Honeywell’s Sweet adds that, “It costs a lot to put a sensor into a plant of you have to drill holes, run wires, and do individual configurations. People are realizing that wireless doesn’t just cost far less, but also allows them to put in many more sensors. This is like having a 10-bedroom house, and being able to have a thermostat in every room. For instance, though Honeywell recently announced a wireless version of Experion PKS, Sweet says it too will have to provide the same 24/7 availability and security that DCSs have always delivered. “We just have to figure out in the lab how to make sure a wireless DCS never drops a critical message, and make sure that no one can hack it,” adds Sweet. “Then we have to adapt these methods for use in the field and get people comfortable using them there, though it may take a couple of years.”     

In short, while the “d” in DCS changed from meaning “distributed” to “digital,” it now covers both at a level of intelligence and networking capability undreamed of when DCSs were invented. You can’t get much more distributed than making most of your process control decisions far out in the field itself.

“DCS evolution is continuing on the path toward an integrated, open, interoperable infrastructure on which traditional DCS companies add value through their knowledge, support, and expertise. The reason for the slow progress is this change requires modifying DCS business models. So, it’s the business model, not the technology that is ‘managing’ the transition to the next generation of open systems,” says Ian Verhappen, industrial networks director for MTL Instrument Group. “Once the hardware platform becomes based on industrial-grade, COTS technology with open standards, the added value of process knowledge/integration and long term support will be the differentiators and value adders. As hardware migrates to COTS, it also tends to become commoditized and a new category of supplier enters this area to concentrate on supplying the needs of the process control industry. For evidence of the open standards making this possible, you need look no further than the various communications organizations (Foundation fieldbus, Profibus, HART, OPC, etc.) and the ISA and IEC committees (ISA-50, 100, 99, 84 88, 95, 20, etc.).
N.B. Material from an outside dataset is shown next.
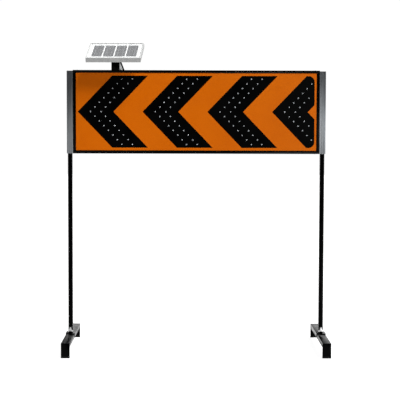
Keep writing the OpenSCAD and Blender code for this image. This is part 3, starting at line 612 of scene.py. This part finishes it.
def socket_screw(work, seat, direction, head_r, head_h, shank_r, shank):
    """A button-head screw with a hexagon socket; its head sits on the seat."""
    socket = SOCKET_SHARE * head_r
    profile = [(0, -shank), (shank_r, -shank), (shank_r, 0), (head_r, 0), (head_r, 0.3 * head_h),
               (0.93 * head_r, 0.62 * head_h), (0.78 * head_r, 0.88 * head_h), (0.6 * head_r, head_h),
               (1.06 * socket, head_h), (socket, 0.94 * head_h), (socket, 0.3 * head_h), (0, 0.3 * head_h)]
    lathe(work, profile, facing(seat, direction), segments=24, hexes=(9, 10))


def screw_set(name, direction_of):
    """The screws of a CAD node, each along the direction that direction_of gives for its middle."""
    work = bmesh.new()
    for low, high in islands(name):
        middle = (low + high) / 2
        half = (high - low) / 2
        direction = direction_of(middle)
        reach = max(half)
        seat = middle + direction * (reach - HEAD_H)
        socket_screw(work, seat, direction, min(half), HEAD_H, min(half) / 2, 2 * reach - HEAD_H)
    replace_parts(finish_piece(work, name + "_finished", nodes[name]["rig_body"], "zinc_steel"), name)


face_low, face_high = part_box("face_sheet")
head_middle = (face_low[2] + face_high[2]) / 2
screw_set("cover_screws", lambda middle: Vector((0, 1, 0)))
screw_set("frame_screws", lambda middle: Vector((0, 0, 1 if middle.z > head_middle else -1)))

# ---- Solar panel ----

FRAME_WALL = 2 * MM
FRAME_LIP = 9 * MM
MITRE_GAP = 0.12 * MM
RIBBON_W = 1.6 * MM
RIBBON_T = 0.1 * MM
# How far the junction box's cable entry stands out in front of the box
ENTRY_LEN = 10 * MM
LID_INSET = 2 * MM
LID_T = 1.6 * MM
LID_SCREW_INSET = 8 * MM
LID_SCREW_R = 2.6 * MM
LID_SCREW_H = 1.4 * MM
LID_SHANK_R = 1.2 * MM


def panel_corners(points):
    """Corners of some points in the panel's own frame."""
    back = PANEL_PLACE.inverted()
    return corners([back @ point for point in points])


def node_points(name):
    """Every point of a CAD node's mesh."""
    return [vert.co for vert in nodes[name].data.vertices]


def solar_frame():
    """Four mitred angle bars round the glass."""
    low, high = panel_corners(node_points("solar_frame"))
    half = (high - low) / 2
    depth = high.z - low.z
    section = [(0, 0), (0, depth), (FRAME_LIP, depth), (FRAME_LIP, depth - FRAME_WALL),
               (FRAME_WALL, depth - FRAME_WALL), (FRAME_WALL, 0)]
    work = bmesh.new()
    for quarter in range(4):
        length, reach = (half.x, half.y) if quarter % 2 == 0 else (half.y, half.x)
        middle = (low + high) / 2
        place = PANEL_PLACE @ Matrix.Translation((middle.x, middle.y, low.z))
        place = place @ Matrix.Rotation(quarter * math.pi / 2, 4, "Z")
        ends = []
        for side in (-1, 1):
            ring = [Vector((side * (length - inward - MITRE_GAP), inward - reach, height))
                    for inward, height in section]
            ends.append([work.verts.new(place @ point) for point in ring])
        work.faces.new(ends[0])
        work.faces.new(reversed(ends[1]))
        for step in range(len(section)):
            after = (step + 1) % len(section)
            work.faces.new([ends[0][step], ends[0][after], ends[1][after], ends[1][step]])
    body = nodes["solar_frame"]["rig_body"]
    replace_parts(finish_piece(work, "solar_frame_bars", body, "panel_frame", radius=0.5 * MM), "solar_frame")


def solar_ribbons():
    """Silver ribbons that join the strips of each column, and the columns to one another."""
    back = PANEL_PLACE.inverted()
    cells = [back @ ((low + high) / 2) for low, high in islands("solar_cells")]
    low, high = panel_corners(node_points("solar_cells"))
    columns = sorted({round(cell.x, 4) for cell in cells})
    rows = sorted({round(cell.y, 4) for cell in cells})
    strip = (high.y - low.y) - (rows[-1] - rows[0])
    width = (high.x - low.x) - (columns[-1] - columns[0])
    front, rear = low.y - strip / 4, high.y + strip / 4
    work = bmesh.new()

    def ribbon(x0, x1, y0, y1):
        slab(work, (x0, y0, high.z - RIBBON_T / 2), (x1, y1, high.z + RIBBON_T / 2), PANEL_PLACE)

    for column in columns:
        for middle in (column - width / 4, column + width / 4):
            ribbon(middle - RIBBON_W / 2, middle + RIBBON_W / 2, front, rear)
    for index, (column, after) in enumerate(zip(columns, columns[1:])):
        level = rear if index % 2 == 0 else front
        ribbon(column - width / 4, after + width / 4, level - RIBBON_W, level + RIBBON_W)
    finish_piece(work, "solar_ribbons", nodes["solar_cells"]["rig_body"], "zinc_steel")


def junction_lid():
    """A raised lid with four screws on the junction box."""
    low, high = panel_corners(node_points("junction_box"))
    front = low.y + ENTRY_LEN
    level = low.z - LID_T
    body = nodes["junction_box"]["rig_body"]
    lid = bmesh.new()
    slab(lid, (low.x + LID_INSET, front + LID_INSET, level), (high.x - LID_INSET, high.y - LID_INSET, low.z),
         PANEL_PLACE)
    finish_piece(lid, "junction_lid", body, "black_plastic", radius=0.7 * MM)
    screws = bmesh.new()
    down = PANEL_PLACE.to_3x3() @ Vector((0, 0, -1))
    for x in (low.x + LID_SCREW_INSET, high.x - LID_SCREW_INSET):
        for y in (front + LID_SCREW_INSET, high.y - LID_SCREW_INSET):
            seat = PANEL_PLACE @ Vector((x, y, level))
            socket_screw(screws, seat, down, LID_SCREW_R, LID_SCREW_H, LID_SHANK_R, LID_T)
    finish_piece(screws, "junction_screws", body, "zinc_steel")


solar_frame()
solar_ribbons()
junction_lid()

# ---- Battery box ----

GLAND_H = 18 * MM
DOOR_MARGIN = 22 * MM
# Detail pieces reach this far into what they sit on
ROOT = 0.5 * MM
PRESSING_H = 1.6 * MM
# The battery's terminals: their height, and how far their middles lie from its ends and its front
TERMINAL_H = 8 * MM
TERMINAL_INSET = 15 * MM
BATTERY_LID_INSET = 1.5 * MM
BATTERY_LID_H = 1.8 * MM
BATTERY_LID_SKIRT = 1 * MM


def box_of(name):
    """The lowest and highest corner of a CAD node, as vectors."""
    low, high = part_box(name)
    return Vector(low), Vector(high)


def gland():
    """A cable gland: hexagon body, hexagon dome nut and an open throat."""
    low, high = box_of("box_gland")
    radius = (high.x - low.x) / 2
    # Shares of the gland's radius, and heights in millimetres
    shape = [(0, 0), (0.99, 0), (0.99, 4.6), (0.8, 5.2), (0.8, 6.4), (0.93, 7.0), (0.93, 12.0), (0.86, 13.4),
             (0.74, 16.2), (0.6, 17.7), (0.45, 18), (0.3, 17.4), (0.27, 6), (0, 6)]
    profile = [(share * radius, height * MM) for share, height in shape]
    work = bmesh.new()
    seat = ((low.x + high.x) / 2, (low.y + high.y) / 2, high.z - GLAND_H)
    lathe(work, profile, facing(seat, (0, 0, 1)), segments=48, hexes=(1, 2, 5, 6))
    body = nodes["box_gland"]["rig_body"]
    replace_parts(finish_piece(work, "gland_finished", body, "black_plastic"), "box_gland")


def door_panel():
    """The stiffening panel pressed into the door, clear of its latch."""
    low, high = box_of("box_door")
    latch_left = box_of("door_latch")[0].x
    work = bmesh.new()
    slab(work, (low.x + 1.6 * DOOR_MARGIN, high.y - ROOT, low.z + DOOR_MARGIN),
         (latch_left - DOOR_MARGIN / 2, high.y + PRESSING_H, high.z - DOOR_MARGIN))
    finish_piece(work, "door_panel", nodes["box_door"]["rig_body"], "black_coat", radius=1.4 * MM)


def battery_detail():
    """A lid with a lip on the battery, and lead collars round its terminals."""
    low, high = box_of("battery")
    top = high.z - TERMINAL_H
    body = nodes["battery"]["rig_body"]
    lid = bmesh.new()
    slab(lid, (low.x + BATTERY_LID_INSET, low.y + BATTERY_LID_INSET, top - BATTERY_LID_SKIRT),
         (high.x - BATTERY_LID_INSET, high.y - BATTERY_LID_INSET, top + BATTERY_LID_H))
    finish_piece(lid, "battery_lid", body, "battery_case", radius=0.8 * MM)
    # Radius and height of the collar and the post in it, in millimetres
    shape = [(0, 0), (6.5, 0), (6.5, 2.6), (5.6, 3.4), (4.3, 3.6), (4.2, 7.4), (3.6, 8.1), (0, 8.1)]
    profile = [(radius * MM, height * MM) for radius, height in shape]
    posts = bmesh.new()
    for x in (low.x + TERMINAL_INSET, high.x - TERMINAL_INSET):
        lathe(posts, profile, facing((x, low.y + TERMINAL_INSET, top), (0, 0, 1)))
    finish_piece(posts, "battery_terminals", body, "knob_metal")


DISPLAY_H = 0.9 * MM
STRIP_H = 3 * MM
STRIP_SCREWS = 6
STRIP_SCREW_R = 2.2 * MM
STRIP_SCREW_H = 1 * MM
STRIP_SHANK_R = 1 * MM
STRIP_SHANK = 2 * MM
BUTTONS = 3


def controller_detail():
    """Display, buttons and a screw terminal strip on the charge controller."""
    low, high = box_of("charge_controller")
    size = high - low
    body = nodes["charge_controller"]["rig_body"]

    def spot(across, up, height):
        """A point at shares of the controller's width and height, and some way out of its face."""
        return Vector((low.x + across * size.x, high.y + height, low.z + up * size.z))

    trim = bmesh.new()
    slab(trim, spot(0.16, 0.52, -ROOT), spot(0.62, 0.88, DISPLAY_H))
    slab(trim, spot(0.08, 0.06, -ROOT), spot(0.92, 0.3, STRIP_H))
    finish_piece(trim, "controller_trim", body, "black_plastic", radius=0.4 * MM)
    screws = bmesh.new()
    for step in range(STRIP_SCREWS):
        seat = spot(0.16 + 0.136 * step, 0.18, STRIP_H)
        socket_screw(screws, seat, (0, 1, 0), STRIP_SCREW_R, STRIP_SCREW_H, STRIP_SHANK_R, STRIP_SHANK)
    finish_piece(screws, "controller_screws", body, "zinc_steel")
    buttons = bmesh.new()
    profile = [(0, 0), (2.6 * MM, 0), (2.6 * MM, 0.9 * MM), (2.1 * MM, 1.4 * MM), (0, 1.6 * MM)]
    for step in range(BUTTONS):
        lathe(buttons, profile, facing(spot(0.8, 0.58 + 0.12 * step, 0), (0, 1, 0)), segments=20)
    finish_piece(buttons, "controller_buttons", body, "grey_plastic")


MARK_W = 1.6 * MM
MARK_H = 0.25 * MM
# How far from the knob's middle the mark starts and ends
MARK_START = 3 * MM
MARK_END = 9.5 * MM


def mode_mark():
    """The pale pointer mark on the mode knob's bar."""
    low, high = box_of("mode_knob")
    middle = (low + high) / 2
    work = bmesh.new()
    slab(work, (high.x - ROOT, middle.y - MARK_W / 2, middle.z + MARK_START),
         (high.x + MARK_H, middle.y + MARK_W / 2, middle.z + MARK_END))
    finish_piece(work, "mode_mark", nodes["mode_knob"]["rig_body"], "panel_back", radius=0.1 * MM)


gland()
door_panel()
battery_detail()
controller_detail()
mode_mark()

# ---- Stage, lights and world ----

FLOOR_HALF = 30.0
# The floor is a light table, which keeps the sign's own shadow faint
FLOOR_GLOW = 0.9
# Axis, where the ramp starts and ends along it, and the brightness at either end
BACKDROP_RAMPS = [("Y", -0.25, 0.1, 0.05, 1.02), ("Z", 0.3, 0.9, 1.0, 0.2)]


def make_floor():
    """A wide pale floor."""
    mesh = bpy.data.meshes.new("floor")
    outline = [(x * FLOOR_HALF, y * FLOOR_HALF, 0) for x, y in ((-1, -1), (1, -1), (1, 1), (-1, 1))]
    mesh.from_pydata(outline, [], [(0, 1, 2, 3)])
    floor = bpy.data.objects.new("floor", mesh)
    glow = {"emission_color": grey(255), "emission_strength": FLOOR_GLOW}
    look = Look("studio_floor", specular_ior_level=0.1, **glow)
    look.vary(look.noise(0.8), grey(152), grey(156), 0.7, 0.8)
    mesh.materials.append(look.material)
    bpy.context.scene.collection.objects.link(floor)


def reflection_panel(name, place, target, width, height, watts):
    """A lit panel that shows only as a soft highlight in metal and paint."""
    data = bpy.data.lights.new(name, "AREA")
    data.shape = "RECTANGLE"
    data.size = width
    data.size_y = height
    data.energy = watts
    light = bpy.data.objects.new(name, data)
    light.location = place
    light.rotation_euler = (Vector(target) - Vector(place)).to_track_quat("-Z", "Y").to_euler()
    light.visible_diffuse = False
    bpy.context.scene.collection.objects.link(light)


def sun(name, elevation, azimuth, strength, softness):
    """A broad, far light; elevation and azimuth are in degrees, and azimuth 0 stands in front of the sign."""
    data = bpy.data.lights.new(name, "SUN")
    data.energy = strength
    data.angle = math.radians(softness)
    light = bpy.data.objects.new(name, data)
    light.rotation_euler = (math.radians(90 - elevation), 0, math.radians(azimuth))
    bpy.context.scene.collection.objects.link(light)


def make_world():
    """A backdrop that looks white all round, and lights the object mostly from behind."""
    world = bpy.data.worlds.new("studio")
    world.use_nodes = True
    links = world.node_tree.links
    tree = world.node_tree.nodes
    direction = tree.new("ShaderNodeTexCoord")
    split = tree.new("ShaderNodeSeparateXYZ")
    links.new(direction.outputs["Generated"], split.inputs["Vector"])
    product = tree.new("ShaderNodeMath")
    product.operation = "MULTIPLY"
    for index, (axis, start, end, low, high) in enumerate(BACKDROP_RAMPS):
        ramp = tree.new("ShaderNodeMapRange")
        for key, value in zip(("From Min", "From Max", "To Min", "To Max"), (start, end, low, high)):
            ramp.inputs[key].default_value = value
        links.new(split.outputs[axis], ramp.inputs["Value"])
        links.new(ramp.outputs["Result"], product.inputs[index])
    # The camera sees full white, while the light on the object follows the two ramps
    seen = tree.new("ShaderNodeLightPath")
    backdrop = tree.new("ShaderNodeMath")
    backdrop.operation = "MAXIMUM"
    links.new(seen.outputs["Is Camera Ray"], backdrop.inputs[0])
    links.new(product.outputs["Value"], backdrop.inputs[1])
    links.new(backdrop.outputs["Value"], tree["Background"].inputs["Strength"])
    tree["Background"].inputs["Color"].default_value = (1, 1, 1, 1)
    bpy.context.scene.world = world


make_camera()
make_floor()
make_world()
sun("key", elevation=54, azimuth=48, strength=4.9, softness=22)
reflection_panel("right_panel", place=(3.0, -7.5, 1.8), target=(0.9, 0, 1.7),
                 width=1.6, height=2.6, watts=160)
bpy.context.scene.view_settings.view_transform = "Standard"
“The second trend is that DCS's are becoming more truly distributed by migrating more of the control capability to the field/fringes. An example of this is the preponderance of remote I/O (RIO). However, the point where DCS systems stop from a price/performance ratio, has been traditionally where the PLC has been selected to fill the void,” adds Verhappen. “Unfortunately, the PLC's heritage is that of factory automation and discrete control (Analog and PID algorithms are 10-15 years old) and they therefore have the paradigm entirely different from the DCS paradigm. Some suppliers have therefore been building hybrid control products to fill this gap.”
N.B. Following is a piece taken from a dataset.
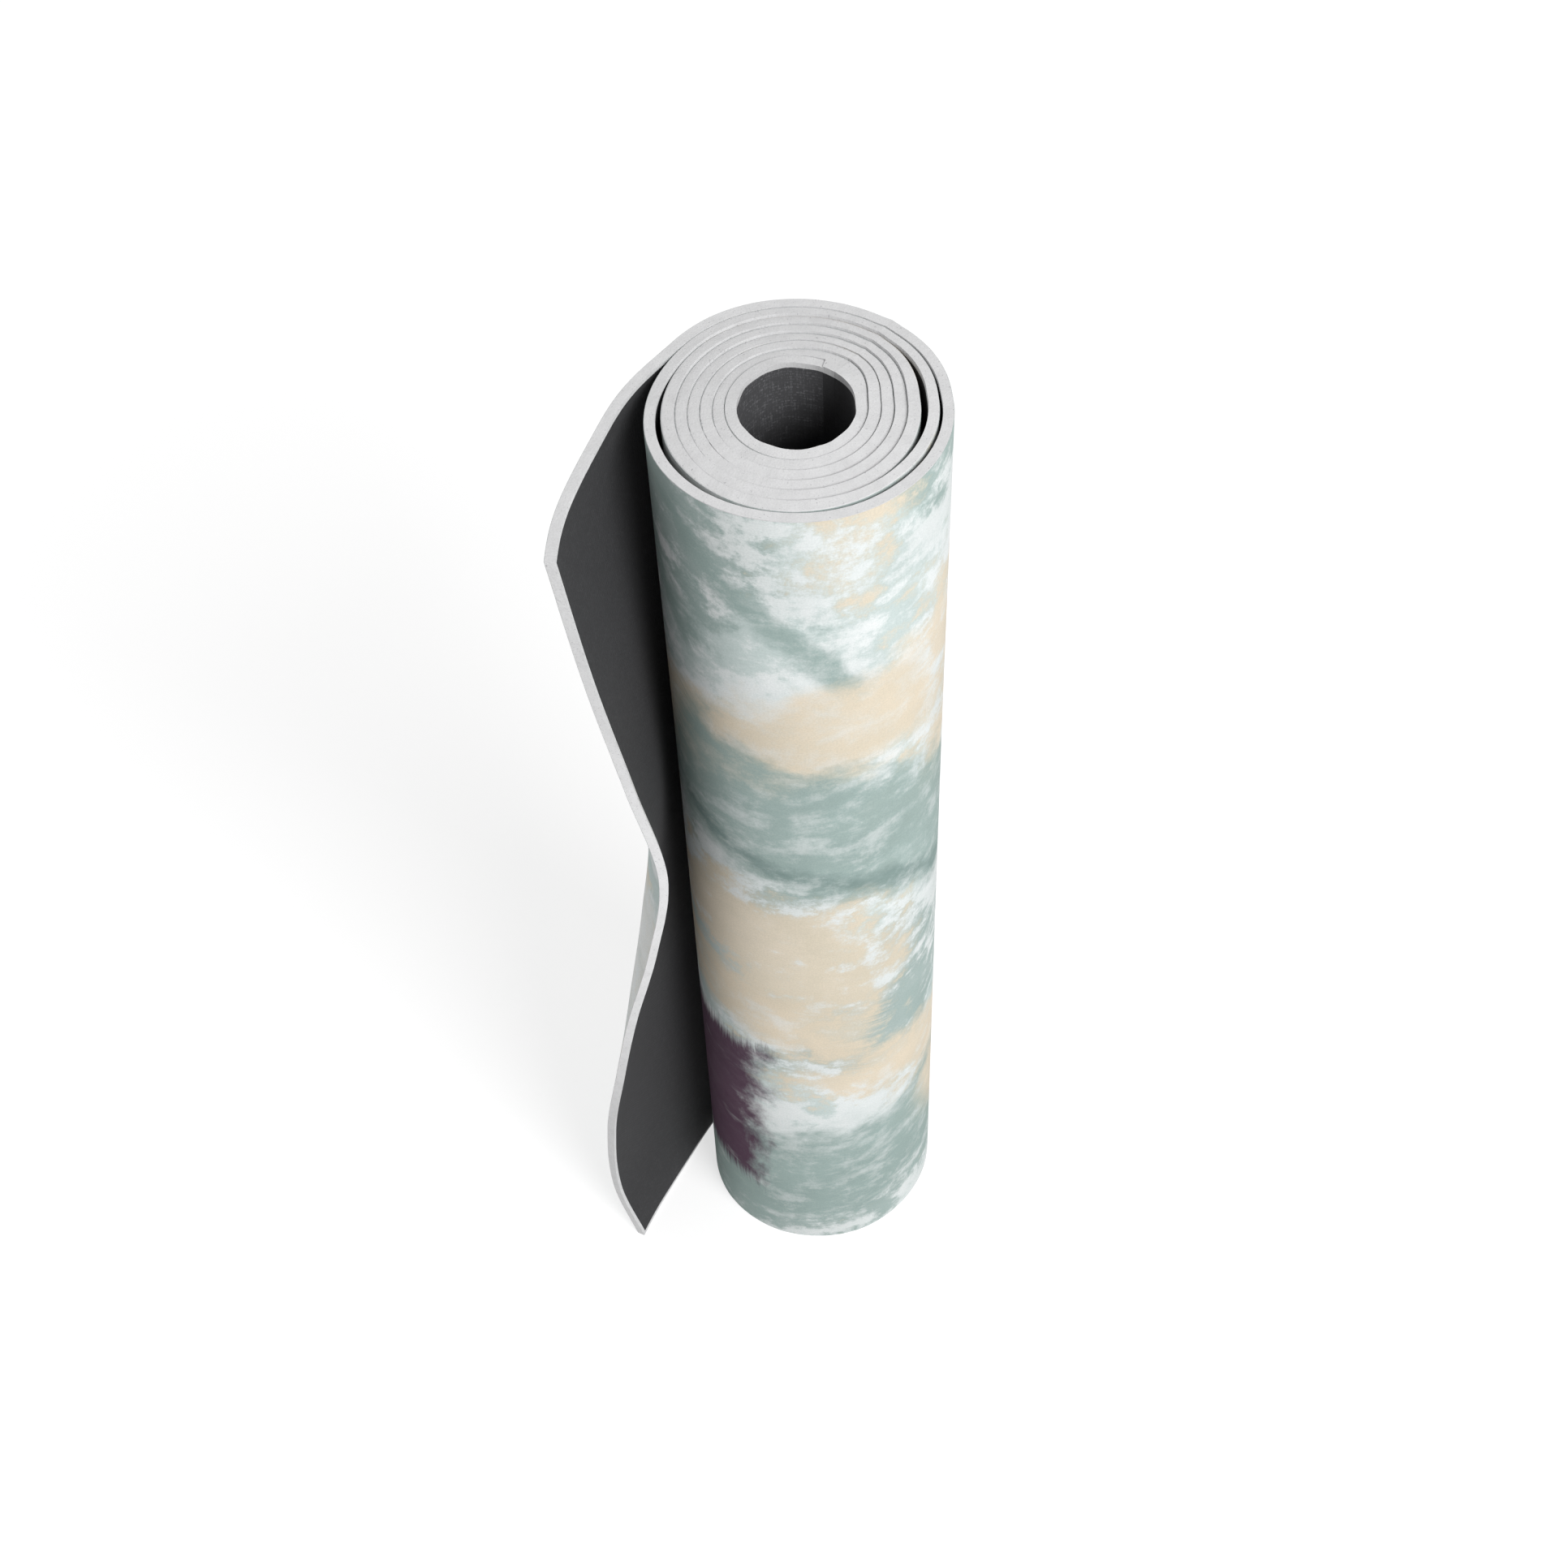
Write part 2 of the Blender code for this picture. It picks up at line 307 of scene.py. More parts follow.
def winding_radii(sides):
    """Radius of the printed face in each direction: each turn lies on the one before it."""
    off_middle = HOLLOW_SHIFT * cosine(sides - HOLLOW_SHIFT_SIDE)
    climbed = smooth(1 - (360 - STEP_ANGLE * np.arange(len(sides))) / END_CLIMB_ANGLE)
    radii = HOLLOW_RADIUS + PACKED_THICKNESS + off_middle + climbed * (PACKED_THICKNESS + WINDING_GAP)
    gaps = gap_under(sides)
    for step in range(STEPS_PER_TURN, len(sides)):
        below = step - STEPS_PER_TURN
        rises = radii[below + 1] - radii[below], radii[below] - radii[max(below - 1, 0)]
        steepest = max(abs(rise) for rise in rises) / math.radians(STEP_ANGLE)
        tilt = math.atan2(steepest, radii[below])
        radii[step] = radii[below] + (PACKED_THICKNESS + gaps[step]) / math.cos(tilt)
    return radii


def pulled_in(sides):
    """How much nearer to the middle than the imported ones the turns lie, so that the outline stays round."""
    away = (sides - PULL_SIDE + 180) % 360 - 180
    away = np.abs(away) / np.where(away < 0, *PULL_SPREAD)
    left = (PULL_FADES[1] - FLAP_SIDE + sides) / (PULL_FADES[1] - PULL_FADES[0])
    return PULL * np.clip(left, 0, 1) * (1 + cosine(180 * np.minimum(away, 1))) / 2


def check_hinges(points):
    """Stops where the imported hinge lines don't lie on the winding."""
    hinges = points[-1 - STEPS_PER_TURN :: STEPS_PER_STRIP][:-1]
    stray = np.abs(hinges - np.array([joint["pos_m"][:2] for joint in UNROLL_JOINTS])).max()
    if stray > HINGE_TOLERANCE:
        raise RuntimeError(f"The packed roll is wound differently: hinges stray by {stray} m")


def winding():
    """Points of the printed face, the mitred way into the sheet, the air below it and the room to swell."""
    steps = round(WOUND_ANGLE / STEP_ANGLE)
    sides = FLAP_SIDE - WOUND_ANGLE + STEP_ANGLE * np.arange(steps + 2)
    radii = winding_radii(sides)
    middle = np.array(FLAP_JOINT["pos_m"][:2]) - radii[-2] * directions(sides[-2])
    check_hinges(middle + radii[:-1, None] * directions(sides[:-1]))
    pulled = pulled_in(sides)
    points = middle + (radii - pulled)[:, None] * directions(sides)
    chords = unit(np.diff(points, axis=0))
    before = np.vstack((chords[:1], chords[:-1]))
    inward = left_of(unit(before + chords))
    inward /= np.sum(inward * left_of(chords), axis=1, keepdims=True)
    gaps = gap_under(sides)
    gaps[STEPS_PER_TURN:] -= pulled[STEPS_PER_TURN:] - pulled[:-STEPS_PER_TURN]
    return points[:-1], inward, gaps[:-1], room_below(sides, radii, gaps)[:-1]


def room_below(sides, radii, gaps):
    """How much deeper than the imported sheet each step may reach: to the turn below, or round the hollow."""
    room = gaps * spread_over(FLAP_SIDE - sides, PRESSED_FROM)
    hollow = HOLLOW_RADIUS + PACKED_THICKNESS + HOLLOW_SHIFT * cosine(sides - HOLLOW_SHIFT_SIDE)
    past_end = STEPS_PER_TURN + round(INNER_END_CUT / STEP_ANGLE)
    room[:past_end] = radii[:past_end] - hollow[:past_end]
    turned = np.radians(sides[:past_end])
    ripple = sum(size * np.sin(count * turned + start) for count, size, start in HOLLOW_WAVES)
    room[:past_end] += HOLLOW_RIPPLE * (1 + ripple / len(HOLLOW_WAVES))
    return room


POINTS, INWARD, GAPS, ROOM = winding()
TURN_START = len(POINTS) - 1 - STEPS_PER_TURN
ALONG = np.append(np.cumsum(np.linalg.norm(np.diff(POINTS, axis=0), axis=1)[::-1])[::-1], 0)


# The sheet's surface


def row_shares(rows):
    """Shares of the mat's width, with rows close to each cut edge."""
    near = CUT_ROWS / MAT_WIDTH
    return np.concatenate((near[:-1], np.linspace(near[-1], 1 - near[-1], rows), 1 - near[-2::-1]))


def waving(along, wave):
    height, length, start = wave
    return height * np.sin(along / length + start)


def heights(shares, wound, along):
    """Height of each point: the turns stand a little above or below each other."""
    telescoping = bpy.context.scene.yoga_mat_sheet.telescoping
    top = np.interp(wound, TOP_CUT[:, 0], TOP_CUT[:, 1]) + waving(along, TOP_WAVE)
    bottom = BOTTOM_WAVE[0] + waving(along, BOTTOM_WAVE)
    bottom, top = telescoping * bottom[..., None], telescoping * top[..., None]
    return bottom + (MAT_WIDTH + top - bottom) * shares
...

In addition, DCSs also are useful for capturing the procedural expertise of soon-to or recently retired engineers. DCSs can formalize measurements, collected data based on them, and help provide consistent performance recommendations. “This means users don’t need to rely on tribal knowledge as much as they did in the past,” adds Sweet. “DCSs have evolved from using open-system technologies to working on PCs and onward to wireless. You can’t call them dinosaurs.”